Port Kent et les souvenirs

La première fois que j’ai largué les amarres du quai de Port-Kent, ça s’est passé il y a près de 25 ans et ça a marqué un tournant important de ma vie. Ce matin-là, sur le quai c’était Marie-Thérèse qui me faisait au revoir de la main consciente que c’était un au revoir important pour notre relation. Elle avait la sagesse de comprendre que je ne pouvais plus continuer dans le modèle bien standard de la famille de banlieue. Elle avait surtout la grande générosité de prendre le risque de me laisser partir. Ça faisait déjà une douzaine d’années que je sillonnais le Lac Champlain dans tous les sens sans jamais dépasser Tigondéroga que je vois se pointer sur la rive droite et il lui était bien évident qu’avec Maïté, un Pearson 30 bien équipé, j’allais pousser une pointe plus bas un jour ou l’autre.

Nous avions bien essayé de le faire ensemble mais l’idée de ne pas être là pour voir grandir ses petits enfants ne s’intégrait pas dans son espoir de devenir grand-mère bientôt. Comme dans bien des couples je dois admettre que la voile est plutôt la folie du mari. Les voiliers sont des joujoux de petit gars. Combien j’en ai rencontrés sur la route qui ont grossi en vain leurs bateaux pour essayer de rendre leur épouse sécurisée et confortable.
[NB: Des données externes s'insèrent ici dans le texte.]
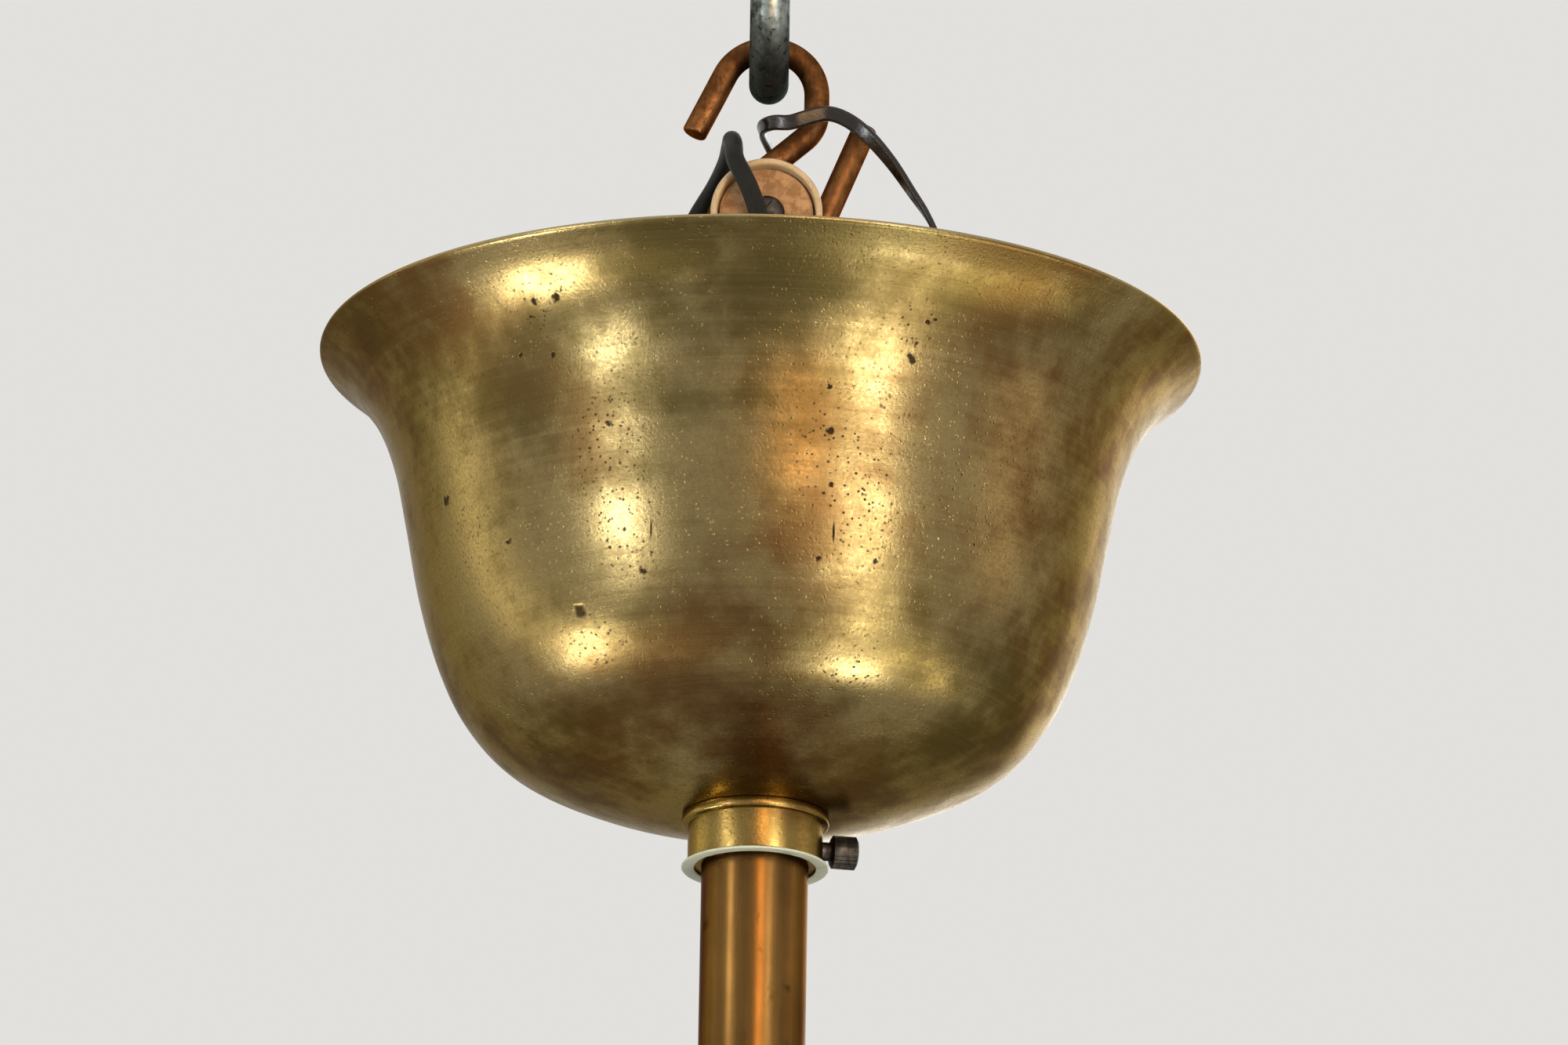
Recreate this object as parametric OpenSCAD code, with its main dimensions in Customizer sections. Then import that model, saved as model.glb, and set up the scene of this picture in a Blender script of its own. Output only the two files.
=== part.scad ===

Ça n’a rein avoir avec la grosseur du bateau, les gars.

J’avais eu tout de même plusieurs années où je passait l’été au Lac à découvrir et redécouvrir ses moindres petites baies et ports accueillants. Port Henry où je vais m’arrêter ce soir était un des favoris de M-Th. C’est là qu’un jour elle a interpellé un beau vieux monsieur barbu qui pêchait à la ligne sur le bout du quai et essayait de nous parler dans le français minimal qu’il possédait, s’il était un « beau pêcheur » ou un « beau pécheur » ça a fait un bon sujet de conversation dont il est ressorti tout ravi.

Elle en avait fait une belle aussi le jour où au retour de Port-Henry, Ed lui avait demandé comment avait été la randonnée. Nous avions remonté d’une traite sans même prendre le temps de nous arrêter à Westport que j’aime bien ou Essex, ce vieux village coquet qui était aussi un de nos « must » alors, pour lui dire que nous avions eu beaucoup de bon vent, elle lui dit tout de go dans son meilleur anglais de l’école primaire: « We had a lot of whine! » Sa version bien personnelle de « wind ».

Mais ce n’est pas le cas aujourd’hui, M-Th. Ni wind ni whine, je tappe ces souvenirs en sirotant une Miller High Life, ma boisson légère favorite aux USA. Il ne fait toujours pas très froid et le soleil se pointe à l’occasion derrière la couche de nuages qui tient bon. Heureusement, il n’a pas plu ce qui permet à l’humidité accumulée hier de se disciper. Ce sera confortable pour dormir à l’ancre ce soir pas trop loin de la Marina de Velez où je dois m’arrêter avant pour refaire le plein en vue d’une autre longue journée prévue sans vent portant demain vers Withehall. Je commence à me donner l’impression que je fais du convoyage de yacht. Ce n’est pourtant pas mon projet…

20h30 au quai de la Marina Buoy 39 une bonne quinzaine de miles plus au sud que prévu parce que Velez est en reconstruction et que la marina Champlain près du pont en face ferme à 17h00. Une décision facile à prendre surtout que le pronostique météo pour demain est au vent plus fort venant du sud tandis que ce soir, c’est le calme plat, la mer d’huile. Je laisse le pilote automatique me soulager de la barre pendant que je m’émerveille du plaisir simple de se laisser porter à 5,5 Nœuds et rêver tout autant au passé sur ces mêmes traces qu’à l’avenir qui nous amènera qui sait où, la prochaine fois, vous et moi. Pas si mal le convoyage de yacht après tout.